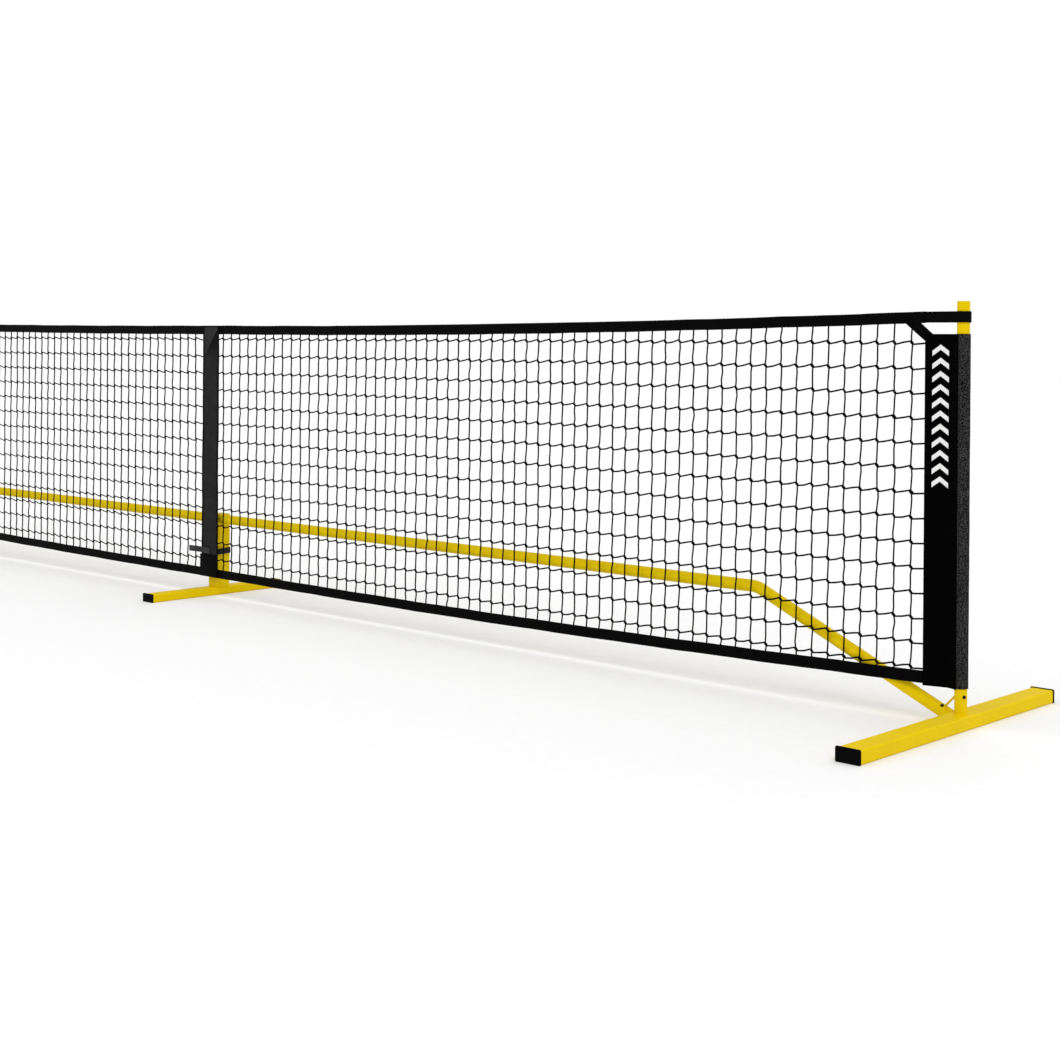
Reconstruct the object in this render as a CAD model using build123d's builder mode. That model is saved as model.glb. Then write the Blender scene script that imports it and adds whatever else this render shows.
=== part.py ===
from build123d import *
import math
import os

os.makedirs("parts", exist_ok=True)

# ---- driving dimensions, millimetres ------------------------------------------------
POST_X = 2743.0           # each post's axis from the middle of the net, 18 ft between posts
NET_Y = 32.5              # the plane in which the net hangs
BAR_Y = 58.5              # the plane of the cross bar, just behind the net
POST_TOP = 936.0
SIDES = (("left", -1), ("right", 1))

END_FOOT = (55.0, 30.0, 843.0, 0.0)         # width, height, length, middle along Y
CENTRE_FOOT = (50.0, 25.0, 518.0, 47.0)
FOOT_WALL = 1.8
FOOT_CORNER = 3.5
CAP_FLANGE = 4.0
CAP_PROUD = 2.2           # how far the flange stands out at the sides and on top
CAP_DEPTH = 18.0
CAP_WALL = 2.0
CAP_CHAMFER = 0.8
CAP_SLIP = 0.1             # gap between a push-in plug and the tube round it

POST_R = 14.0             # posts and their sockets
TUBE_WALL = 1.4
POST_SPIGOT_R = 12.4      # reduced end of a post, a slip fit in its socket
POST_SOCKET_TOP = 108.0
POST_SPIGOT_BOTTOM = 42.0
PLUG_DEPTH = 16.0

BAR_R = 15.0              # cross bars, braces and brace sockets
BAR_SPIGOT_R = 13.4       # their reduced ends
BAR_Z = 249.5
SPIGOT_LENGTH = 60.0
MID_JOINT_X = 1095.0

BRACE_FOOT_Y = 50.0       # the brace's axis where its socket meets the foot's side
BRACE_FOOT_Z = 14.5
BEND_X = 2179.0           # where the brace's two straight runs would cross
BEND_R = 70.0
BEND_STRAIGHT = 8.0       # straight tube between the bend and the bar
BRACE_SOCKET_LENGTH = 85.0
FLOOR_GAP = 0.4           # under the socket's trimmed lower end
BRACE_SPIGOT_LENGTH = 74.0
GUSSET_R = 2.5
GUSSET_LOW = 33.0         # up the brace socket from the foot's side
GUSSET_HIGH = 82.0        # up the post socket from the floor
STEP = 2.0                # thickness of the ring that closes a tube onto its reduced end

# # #

Task prompt >> In the material above, show every line where the word "that" turns up.

Exercise solution >>
Reconstruct the object in this render as a CAD model using build123d's builder mode. That model is saved as model.glb. Then write the Blender scene script that imports it and adds whatever else this render shows.
STEP = 2.0                # thickness of the ring that closes a tube onto its reduced end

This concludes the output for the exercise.